* _Task prompt_: What is needed is an exact copy of the lines from the line containing "Recreate this object as parametric build123d" to the line containing "from math import", both lines included, and nothing else.

* _Data supplied_:
====================

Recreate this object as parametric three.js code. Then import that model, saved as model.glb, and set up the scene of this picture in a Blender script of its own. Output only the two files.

====================

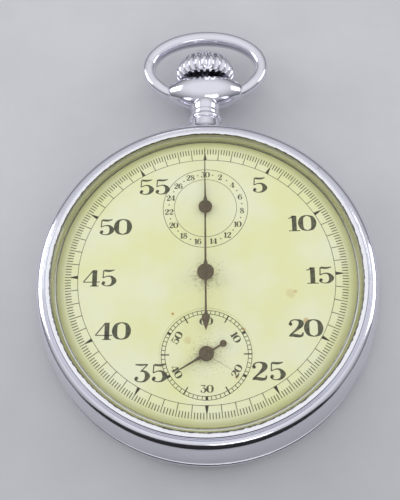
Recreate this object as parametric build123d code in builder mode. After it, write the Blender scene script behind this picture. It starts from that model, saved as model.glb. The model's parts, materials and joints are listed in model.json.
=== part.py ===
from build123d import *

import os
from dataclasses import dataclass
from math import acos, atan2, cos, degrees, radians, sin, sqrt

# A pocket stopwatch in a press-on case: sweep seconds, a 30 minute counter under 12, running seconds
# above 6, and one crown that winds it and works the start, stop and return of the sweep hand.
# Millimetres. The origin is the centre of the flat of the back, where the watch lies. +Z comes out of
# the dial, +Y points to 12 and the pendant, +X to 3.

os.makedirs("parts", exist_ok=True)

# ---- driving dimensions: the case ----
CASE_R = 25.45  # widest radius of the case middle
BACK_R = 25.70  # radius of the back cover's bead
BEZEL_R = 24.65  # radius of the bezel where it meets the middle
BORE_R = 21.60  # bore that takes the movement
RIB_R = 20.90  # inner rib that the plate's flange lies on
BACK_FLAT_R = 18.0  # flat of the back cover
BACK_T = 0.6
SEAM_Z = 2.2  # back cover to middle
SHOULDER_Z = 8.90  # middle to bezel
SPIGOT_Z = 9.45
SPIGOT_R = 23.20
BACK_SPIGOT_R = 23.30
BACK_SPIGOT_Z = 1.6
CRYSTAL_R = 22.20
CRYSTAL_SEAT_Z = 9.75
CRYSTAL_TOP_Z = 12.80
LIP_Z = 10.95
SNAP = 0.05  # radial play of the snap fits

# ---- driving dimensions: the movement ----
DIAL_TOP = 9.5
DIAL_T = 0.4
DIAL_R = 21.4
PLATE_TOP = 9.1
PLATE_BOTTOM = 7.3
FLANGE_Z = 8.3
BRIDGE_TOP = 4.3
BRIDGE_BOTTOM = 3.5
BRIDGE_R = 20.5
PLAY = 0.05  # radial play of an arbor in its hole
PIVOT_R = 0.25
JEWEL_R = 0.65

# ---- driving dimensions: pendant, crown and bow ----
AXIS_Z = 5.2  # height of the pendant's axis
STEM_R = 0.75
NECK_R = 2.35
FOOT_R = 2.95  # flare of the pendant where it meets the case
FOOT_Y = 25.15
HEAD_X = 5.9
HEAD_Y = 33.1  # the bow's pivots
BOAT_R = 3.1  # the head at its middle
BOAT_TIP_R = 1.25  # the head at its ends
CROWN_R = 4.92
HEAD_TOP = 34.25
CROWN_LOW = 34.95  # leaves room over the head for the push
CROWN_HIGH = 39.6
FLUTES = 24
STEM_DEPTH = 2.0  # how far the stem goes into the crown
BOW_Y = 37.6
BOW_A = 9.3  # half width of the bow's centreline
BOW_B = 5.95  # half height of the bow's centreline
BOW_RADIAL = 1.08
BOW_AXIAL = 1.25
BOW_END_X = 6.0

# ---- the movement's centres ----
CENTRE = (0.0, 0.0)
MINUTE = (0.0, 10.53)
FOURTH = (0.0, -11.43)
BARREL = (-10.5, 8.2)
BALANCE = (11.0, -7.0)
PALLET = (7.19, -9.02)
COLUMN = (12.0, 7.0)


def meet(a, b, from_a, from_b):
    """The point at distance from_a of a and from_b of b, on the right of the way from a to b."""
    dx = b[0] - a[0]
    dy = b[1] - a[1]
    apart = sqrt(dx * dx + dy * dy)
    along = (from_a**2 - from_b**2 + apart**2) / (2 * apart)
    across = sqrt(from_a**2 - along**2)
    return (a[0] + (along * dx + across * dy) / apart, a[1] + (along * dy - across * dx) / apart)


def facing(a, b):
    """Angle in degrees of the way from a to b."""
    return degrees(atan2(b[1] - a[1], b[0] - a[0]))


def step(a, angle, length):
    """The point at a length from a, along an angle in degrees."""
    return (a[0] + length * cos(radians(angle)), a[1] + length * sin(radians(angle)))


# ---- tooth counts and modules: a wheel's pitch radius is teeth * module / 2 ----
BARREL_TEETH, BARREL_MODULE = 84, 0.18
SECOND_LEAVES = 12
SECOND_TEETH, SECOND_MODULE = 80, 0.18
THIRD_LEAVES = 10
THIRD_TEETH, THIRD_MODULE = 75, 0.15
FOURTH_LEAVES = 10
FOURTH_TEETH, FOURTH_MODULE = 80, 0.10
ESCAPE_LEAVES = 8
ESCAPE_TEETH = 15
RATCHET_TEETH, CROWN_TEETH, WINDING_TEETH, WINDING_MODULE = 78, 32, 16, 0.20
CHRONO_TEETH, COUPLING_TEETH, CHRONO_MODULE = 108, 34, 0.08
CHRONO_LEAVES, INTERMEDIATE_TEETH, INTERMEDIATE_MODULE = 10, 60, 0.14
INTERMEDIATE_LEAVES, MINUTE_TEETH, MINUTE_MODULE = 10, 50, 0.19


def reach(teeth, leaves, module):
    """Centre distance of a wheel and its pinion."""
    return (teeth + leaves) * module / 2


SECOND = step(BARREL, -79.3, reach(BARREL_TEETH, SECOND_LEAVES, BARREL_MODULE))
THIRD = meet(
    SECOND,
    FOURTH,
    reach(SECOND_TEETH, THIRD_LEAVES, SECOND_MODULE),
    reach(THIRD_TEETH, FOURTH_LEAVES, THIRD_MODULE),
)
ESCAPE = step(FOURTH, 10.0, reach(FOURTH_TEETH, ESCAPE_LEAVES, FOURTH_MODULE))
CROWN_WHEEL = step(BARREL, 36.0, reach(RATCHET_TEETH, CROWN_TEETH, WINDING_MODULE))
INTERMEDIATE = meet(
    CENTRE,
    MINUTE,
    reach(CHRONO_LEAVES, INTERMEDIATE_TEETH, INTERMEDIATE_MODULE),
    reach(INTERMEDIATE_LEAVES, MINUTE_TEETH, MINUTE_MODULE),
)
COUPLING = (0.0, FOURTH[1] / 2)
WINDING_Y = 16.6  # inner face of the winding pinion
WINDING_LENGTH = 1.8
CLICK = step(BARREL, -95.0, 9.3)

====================

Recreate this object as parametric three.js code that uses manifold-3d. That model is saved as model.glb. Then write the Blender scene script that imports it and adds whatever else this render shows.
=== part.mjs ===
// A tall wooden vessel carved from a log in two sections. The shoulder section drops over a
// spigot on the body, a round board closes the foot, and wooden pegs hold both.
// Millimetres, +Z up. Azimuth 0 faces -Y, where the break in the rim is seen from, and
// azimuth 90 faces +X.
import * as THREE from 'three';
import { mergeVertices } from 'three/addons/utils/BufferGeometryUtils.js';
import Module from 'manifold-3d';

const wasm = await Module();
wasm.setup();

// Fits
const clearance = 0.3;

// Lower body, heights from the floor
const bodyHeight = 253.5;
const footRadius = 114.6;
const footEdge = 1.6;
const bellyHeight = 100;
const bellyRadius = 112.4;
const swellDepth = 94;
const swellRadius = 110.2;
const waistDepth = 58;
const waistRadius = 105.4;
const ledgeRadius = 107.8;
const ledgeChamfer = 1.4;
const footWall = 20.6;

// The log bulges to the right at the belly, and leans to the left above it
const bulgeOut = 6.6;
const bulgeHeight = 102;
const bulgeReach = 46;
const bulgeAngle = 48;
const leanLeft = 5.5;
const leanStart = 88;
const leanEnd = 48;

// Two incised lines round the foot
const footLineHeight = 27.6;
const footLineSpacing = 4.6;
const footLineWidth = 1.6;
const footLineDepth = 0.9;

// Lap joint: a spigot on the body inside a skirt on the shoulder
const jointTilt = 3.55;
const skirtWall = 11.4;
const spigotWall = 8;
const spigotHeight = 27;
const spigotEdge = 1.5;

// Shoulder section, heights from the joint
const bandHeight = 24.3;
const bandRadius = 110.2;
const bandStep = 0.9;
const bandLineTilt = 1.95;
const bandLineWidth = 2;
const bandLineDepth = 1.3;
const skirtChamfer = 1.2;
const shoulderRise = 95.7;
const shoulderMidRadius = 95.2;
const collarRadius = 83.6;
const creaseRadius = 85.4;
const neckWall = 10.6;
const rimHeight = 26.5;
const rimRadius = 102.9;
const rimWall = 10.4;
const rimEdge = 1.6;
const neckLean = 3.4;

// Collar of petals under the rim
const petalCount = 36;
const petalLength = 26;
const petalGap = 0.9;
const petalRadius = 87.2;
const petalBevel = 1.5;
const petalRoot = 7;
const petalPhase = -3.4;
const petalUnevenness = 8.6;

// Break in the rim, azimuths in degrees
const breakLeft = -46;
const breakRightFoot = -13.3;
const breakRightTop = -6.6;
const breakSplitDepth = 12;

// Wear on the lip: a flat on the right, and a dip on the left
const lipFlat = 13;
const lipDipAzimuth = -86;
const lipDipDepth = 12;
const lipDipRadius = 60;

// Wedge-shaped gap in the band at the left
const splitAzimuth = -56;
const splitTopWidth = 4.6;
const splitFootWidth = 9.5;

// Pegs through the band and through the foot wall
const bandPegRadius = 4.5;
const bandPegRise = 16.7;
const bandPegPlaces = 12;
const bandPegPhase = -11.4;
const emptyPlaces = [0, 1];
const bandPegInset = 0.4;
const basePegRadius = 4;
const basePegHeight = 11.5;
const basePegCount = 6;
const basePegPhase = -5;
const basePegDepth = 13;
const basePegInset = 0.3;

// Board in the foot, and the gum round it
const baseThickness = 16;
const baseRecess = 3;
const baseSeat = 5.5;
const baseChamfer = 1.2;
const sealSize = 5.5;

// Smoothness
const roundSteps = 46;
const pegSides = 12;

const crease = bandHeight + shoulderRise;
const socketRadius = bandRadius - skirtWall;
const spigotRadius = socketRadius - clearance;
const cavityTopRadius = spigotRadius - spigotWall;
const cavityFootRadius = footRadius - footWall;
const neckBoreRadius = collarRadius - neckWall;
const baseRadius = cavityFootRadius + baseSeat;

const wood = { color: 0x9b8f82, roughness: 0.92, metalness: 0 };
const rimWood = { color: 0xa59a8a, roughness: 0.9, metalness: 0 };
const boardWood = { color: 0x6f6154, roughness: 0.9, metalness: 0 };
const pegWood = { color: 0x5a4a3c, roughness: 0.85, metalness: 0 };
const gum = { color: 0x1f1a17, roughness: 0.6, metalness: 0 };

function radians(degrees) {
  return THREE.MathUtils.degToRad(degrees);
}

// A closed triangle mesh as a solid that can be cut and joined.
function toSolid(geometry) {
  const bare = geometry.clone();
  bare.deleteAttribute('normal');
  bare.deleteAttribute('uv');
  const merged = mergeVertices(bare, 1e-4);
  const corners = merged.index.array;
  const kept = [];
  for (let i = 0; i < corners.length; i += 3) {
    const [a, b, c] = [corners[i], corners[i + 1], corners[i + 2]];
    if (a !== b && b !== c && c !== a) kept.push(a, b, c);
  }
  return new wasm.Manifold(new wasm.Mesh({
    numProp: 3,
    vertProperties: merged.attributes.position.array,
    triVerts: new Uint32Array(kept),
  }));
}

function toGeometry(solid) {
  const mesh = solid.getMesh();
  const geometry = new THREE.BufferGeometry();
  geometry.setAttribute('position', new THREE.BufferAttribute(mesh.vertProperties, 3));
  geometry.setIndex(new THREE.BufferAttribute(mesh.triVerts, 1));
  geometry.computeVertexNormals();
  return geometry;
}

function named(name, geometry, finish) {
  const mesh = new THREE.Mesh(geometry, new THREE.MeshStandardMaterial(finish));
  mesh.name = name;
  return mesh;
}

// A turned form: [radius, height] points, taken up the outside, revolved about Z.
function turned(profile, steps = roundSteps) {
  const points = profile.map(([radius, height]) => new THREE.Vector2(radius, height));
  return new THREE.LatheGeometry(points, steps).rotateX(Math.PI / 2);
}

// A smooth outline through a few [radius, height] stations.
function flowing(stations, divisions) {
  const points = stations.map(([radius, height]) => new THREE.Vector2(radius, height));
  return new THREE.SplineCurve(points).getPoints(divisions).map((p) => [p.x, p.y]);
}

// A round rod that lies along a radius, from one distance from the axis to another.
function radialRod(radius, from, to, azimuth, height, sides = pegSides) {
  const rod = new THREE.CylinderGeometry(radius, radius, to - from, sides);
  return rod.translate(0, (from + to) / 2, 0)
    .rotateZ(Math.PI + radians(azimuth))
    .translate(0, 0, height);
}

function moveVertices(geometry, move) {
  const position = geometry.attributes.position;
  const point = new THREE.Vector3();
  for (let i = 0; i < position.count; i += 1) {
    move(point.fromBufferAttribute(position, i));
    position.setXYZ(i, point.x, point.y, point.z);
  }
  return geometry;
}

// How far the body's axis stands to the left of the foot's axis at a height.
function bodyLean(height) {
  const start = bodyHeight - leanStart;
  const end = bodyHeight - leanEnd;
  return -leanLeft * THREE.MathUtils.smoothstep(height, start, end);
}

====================

* _Task solution_:
Recreate this object as parametric build123d code in builder mode. After it, write the Blender scene script behind this picture. It starts from that model, saved as model.glb. The model's parts, materials and joints are listed in model.json.
=== part.py ===
from build123d import *

import os
from dataclasses import dataclass
from math import acos, atan2, cos, degrees, radians, sin, sqrt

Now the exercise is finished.